Hanna and Baecher also take care to feature artists from the surrounding Bay Area community every year, this year showcasing choreographer Natasha Adorlee and two artists from her dance production company Concept.04, Kyle Limin and Janelle Gaerlan. In Adorlee’s “Laytana” —which premiered at the Ballet22 gala in 2022—the different casts were a case study in phrasing, offering two individual takes on a brief, rousing solo. While Limin’s power seemed to grow in intensity as the solo built toward a climax, drawing you deeper into this shapeshifting realm, Gaerlan’s presence had a magnetic, otherworldly quality that was immediate and consistent.
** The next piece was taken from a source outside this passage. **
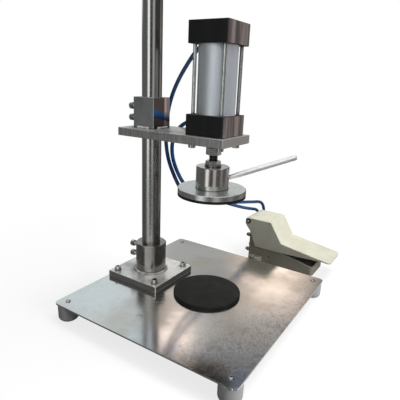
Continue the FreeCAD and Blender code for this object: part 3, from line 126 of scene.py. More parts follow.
class Tree:
    """Short calls for building a node tree."""

    def __init__(self, owner):
        owner.use_nodes = True
        self.nodes = owner.node_tree.nodes
        self.links = owner.node_tree.links
        self.nodes.clear()

    def add(self, kind, inputs, **settings):
        node = self.nodes.new(kind)
        for name, value in settings.items():
            setattr(node, name, value)
        for key, value in inputs.items():
            if isinstance(value, bpy.types.NodeSocket):
                self.links.new(value, node.inputs[key])
            else:
                node.inputs[key].default_value = value
        return node

    def math(self, operation, first, second=0.0):
        return self.add("ShaderNodeMath", {0: first, 1: second}, operation=operation).outputs[0]

    def times(self, first, second):
        return self.math("MULTIPLY", first, second)

    def vector(self, operation, first, second):
        node = self.add("ShaderNodeVectorMath", {0: first, 1: second}, operation=operation)
        return node.outputs["Vector"]

    def mix(self, share, first, second):
        """A colour between two colours, given as sockets or (red, green, blue)."""
        pair = [c if isinstance(c, bpy.types.NodeSocket) else (*c, 1) for c in (first, second)]
        return self.add("ShaderNodeMix", {0: share, 6: pair[0], 7: pair[1]}, data_type="RGBA").outputs[2]

    def remap(self, value, low, high, to_low=0.0, to_high=1.0):
        """The value's place between low and high, eased and held at both ends."""
        inputs = {"Value": value, "From Min": low, "From Max": high, "To Min": to_low, "To Max": to_high}
        return self.add("ShaderNodeMapRange", inputs, interpolation_type="SMOOTHSTEP").outputs[0]

    def vary(self, noise, lowest, highest):
        """A number that follows a noise, which mostly stays between 0.3 and 0.7."""
        return self.remap(noise, 0.3, 0.7, lowest, highest)

    def place(self):
        """The point on the piece, in metres, which moves with it."""
        return self.add("ShaderNodeTexCoord", {}).outputs["Object"]

    def parts(self, vector):
        return self.add("ShaderNodeSeparateXYZ", {0: vector}).outputs

    def join(self, x, y, z):
        return self.add("ShaderNodeCombineXYZ", {0: x, 1: y, 2: z}).outputs[0]

    def around(self, centre):
        """The point as distance, turn and height about an upright axis."""
        x, y, z = self.parts(self.vector("SUBTRACT", self.place(), (*centre, 0)))
        squares = self.math("ADD", self.times(x, x), self.times(y, y))
        return self.join(self.math("SQRT", squares), self.math("ARCTAN2", y, x), z)

    def noise(self, point, pace, detail=3.0):
        """Noise with one pace, or with its own pace along each of the point's directions."""
        paces = pace if isinstance(pace, tuple) else (pace, pace, pace)
        inputs = {"Vector": self.vector("MULTIPLY", point, paces), "Scale": 1.0, "Detail": detail}
        return self.add("ShaderNodeTexNoise", inputs).outputs[0]

    def bump(self, height, depth, strength, edge=0.4 * MM):
        """A relief over edges that catch the light as if they were rounded a little."""
        rounded = self.add("ShaderNodeBevel", {"Radius": edge}, samples=4).outputs[0]
        inputs = {"Height": height, "Distance": depth, "Strength": strength, "Normal": rounded}
        return self.add("ShaderNodeBump", inputs).outputs[0]

    def facing(self, axis, low, high):
        """1 where the surface faces down one of the piece's own directions, 0 elsewhere."""
        normal = self.add("ShaderNodeNewGeometry", {}).outputs["Normal"]
        settings = {"vector_type": "NORMAL", "convert_from": "WORLD", "convert_to": "OBJECT"}
        own = self.add("ShaderNodeVectorTransform", {0: normal}, **settings).outputs[0]
        return self.remap(self.parts(own)[axis], low, high)

    def crease_shaded(self, colour, reach=3.5 * MM):
        """The colour with painted shade: darker in corners and recesses, as ambient occlusion finds them.
        """
        crease_shade = (0.030, 0.029, 0.027)
        clear = self.add("ShaderNodeAmbientOcclusion", {"Distance": reach}, samples=6).outputs["AO"]
        return self.mix(self.remap(clear, 0.35, 0.95, 0.9, 0.0), colour, crease_shade)

    def edges(self, width):
        """1 along the piece's edges, 0 on its faces."""
        rounded = self.add("ShaderNodeBevel", {"Radius": width}, samples=8).outputs[0]
        normal = self.add("ShaderNodeNewGeometry", {}).outputs["Normal"]
        same = self.add("ShaderNodeVectorMath", {0: rounded, 1: normal}, operation="DOT_PRODUCT")
        return self.remap(same.outputs["Value"], 0.99, 0.88)

    def surface(self, colour, roughness, normal, **constants):
        inputs = {"Base Color": colour, "Roughness": roughness, "Normal": normal}
        inputs.update({name.replace("_", " "): value for name, value in constants.items()})
        shader = self.add("ShaderNodeBsdfPrincipled", inputs)
        self.add("ShaderNodeOutputMaterial", {0: shader.outputs[0]})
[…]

Both performances left me wanting to see more from them all.

Stephen Hanna in Marco Pelle's “Safe From Sleep.” Photograph by Erin Baiano

While Jacob’s Pillow and Vail International Dance Festival are two large-scale models for Lake Tahoe Dance Festival, it has been heartening to see that the more intimate moments of connection surrounding the dancing remain here even as the festival continues to grow: the hugs between the dancers “offstage” between works; post-rehearsal cold plunges into the lake; and communal dinners at Hanna’s home aka “The Pink Palace”; the care and time the professional dancers give to the local students from the Lake Tahoe Dance Collective summer program who perform short classical repertory works on the same program. 

Every year I can attend I count as a win. The week often coincides with a treasured family vacation and since 2016, I have been fortunate to witness different iterations of the festival. Romero’s hoop dance gave me a new appreciation for all the cycles that Hanna and Baecher have set in motion as new ballet students become graduates; acquaintances among artists grow into deep friendships and future partnerships onstage; dancers develop into commissioned choreographers; and all those babies carried in packs all too quickly turn into the littlest feet on a stage. I feel proud that my friends have created this beautiful opportunity out of the thin, dry, mountain air. And a few days after leaving, it is hard not to already look forward to returning next year.